» Aim of the task
Write the data out again in full, with no departure from the original.

Dataset items
** start **

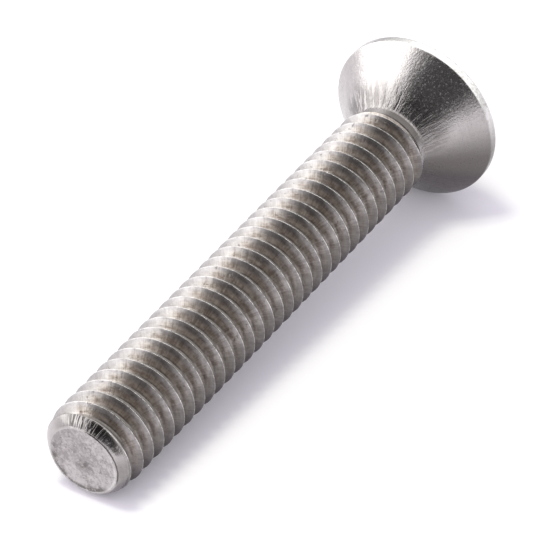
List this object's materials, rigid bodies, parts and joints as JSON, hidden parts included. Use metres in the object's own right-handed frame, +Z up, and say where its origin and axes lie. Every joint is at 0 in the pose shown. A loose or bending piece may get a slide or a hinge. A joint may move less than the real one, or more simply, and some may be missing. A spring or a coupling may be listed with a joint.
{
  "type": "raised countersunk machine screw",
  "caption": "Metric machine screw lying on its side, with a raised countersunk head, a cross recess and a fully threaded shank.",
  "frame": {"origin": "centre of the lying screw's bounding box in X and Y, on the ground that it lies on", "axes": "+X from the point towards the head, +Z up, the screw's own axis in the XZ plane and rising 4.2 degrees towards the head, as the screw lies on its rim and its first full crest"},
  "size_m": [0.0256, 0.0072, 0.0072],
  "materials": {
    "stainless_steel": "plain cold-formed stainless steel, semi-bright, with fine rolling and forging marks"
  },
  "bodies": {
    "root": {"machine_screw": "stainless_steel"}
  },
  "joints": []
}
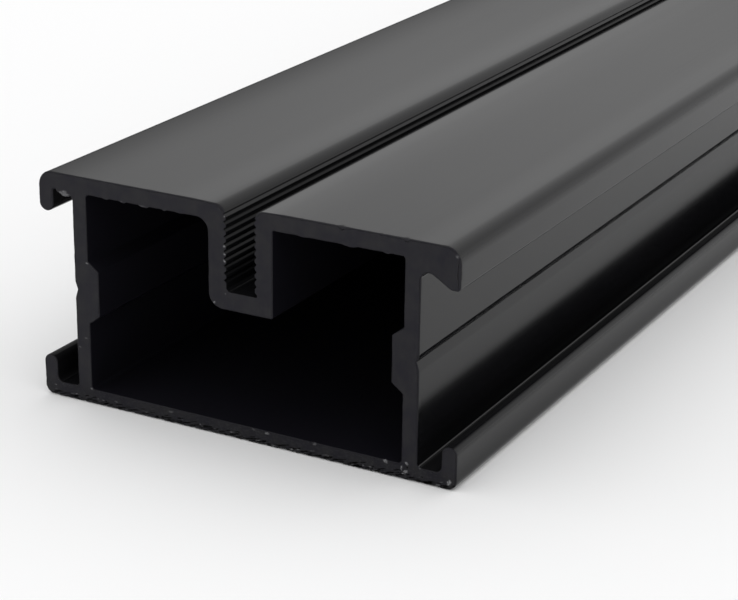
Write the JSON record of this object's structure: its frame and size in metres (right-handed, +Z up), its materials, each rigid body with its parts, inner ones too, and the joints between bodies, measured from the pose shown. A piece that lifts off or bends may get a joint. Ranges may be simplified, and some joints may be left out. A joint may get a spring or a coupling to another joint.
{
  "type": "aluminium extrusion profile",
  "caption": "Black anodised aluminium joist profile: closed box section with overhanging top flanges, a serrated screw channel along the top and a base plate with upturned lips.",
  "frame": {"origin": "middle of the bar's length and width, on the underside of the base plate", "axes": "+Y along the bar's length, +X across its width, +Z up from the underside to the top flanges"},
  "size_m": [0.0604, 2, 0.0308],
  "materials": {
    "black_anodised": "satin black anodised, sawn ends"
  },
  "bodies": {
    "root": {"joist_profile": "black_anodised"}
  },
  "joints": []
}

** end **

» Task answer
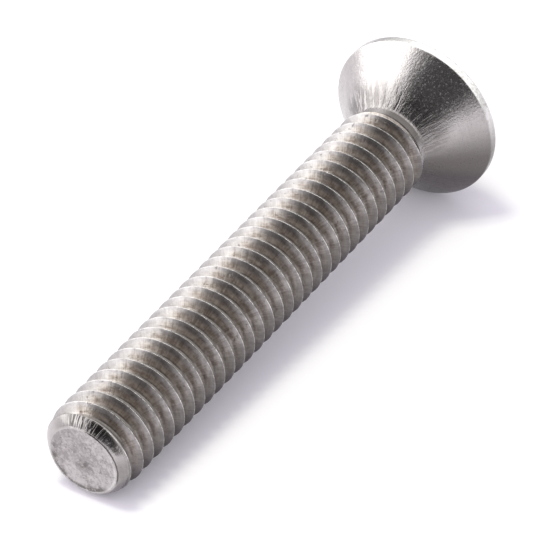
List this object's materials, rigid bodies, parts and joints as JSON, hidden parts included. Use metres in the object's own right-handed frame, +Z up, and say where its origin and axes lie. Every joint is at 0 in the pose shown. A loose or bending piece may get a slide or a hinge. A joint may move less than the real one, or more simply, and some may be missing. A spring or a coupling may be listed with a joint.
{
  "type": "raised countersunk machine screw",
  "caption": "Metric machine screw lying on its side, with a raised countersunk head, a cross recess and a fully threaded shank.",
  "frame": {"origin": "centre of the lying screw's bounding box in X and Y, on the ground that it lies on", "axes": "+X from the point towards the head, +Z up, the screw's own axis in the XZ plane and rising 4.2 degrees towards the head, as the screw lies on its rim and its first full crest"},
  "size_m": [0.0256, 0.0072, 0.0072],
  "materials": {
    "stainless_steel": "plain cold-formed stainless steel, semi-bright, with fine rolling and forging marks"
  },
  "bodies": {
    "root": {"machine_screw": "stainless_steel"}
  },
  "joints": []
}
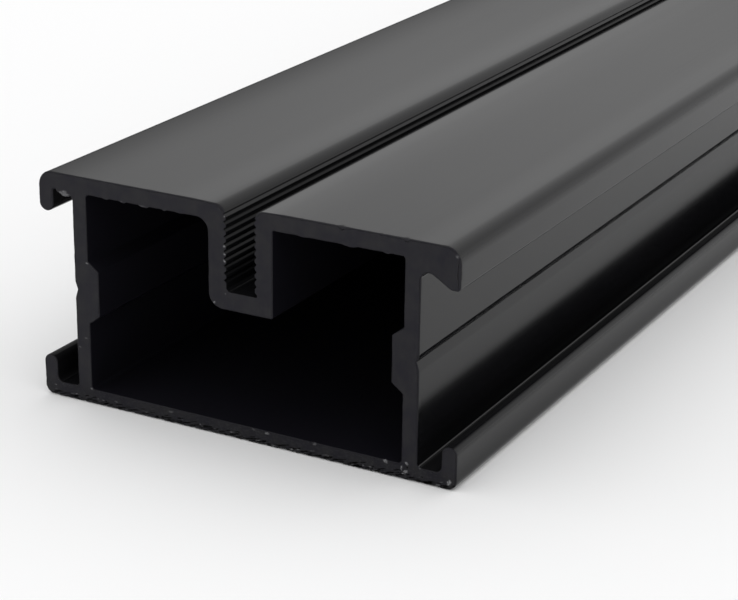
Write the JSON record of this object's structure: its frame and size in metres (right-handed, +Z up), its materials, each rigid body with its parts, inner ones too, and the joints between bodies, measured from the pose shown. A piece that lifts off or bends may get a joint. Ranges may be simplified, and some joints may be left out. A joint may get a spring or a coupling to another joint.
{
  "type": "aluminium extrusion profile",
  "caption": "Black anodised aluminium joist profile: closed box section with overhanging top flanges, a serrated screw channel along the top and a base plate with upturned lips.",
  "frame": {"origin": "middle of the bar's length and width, on the underside of the base plate", "axes": "+Y along the bar's length, +X across its width, +Z up from the underside to the top flanges"},
  "size_m": [0.0604, 2, 0.0308],
  "materials": {
    "black_anodised": "satin black anodised, sawn ends"
  },
  "bodies": {
    "root": {"joist_profile": "black_anodised"}
  },
  "joints": []
}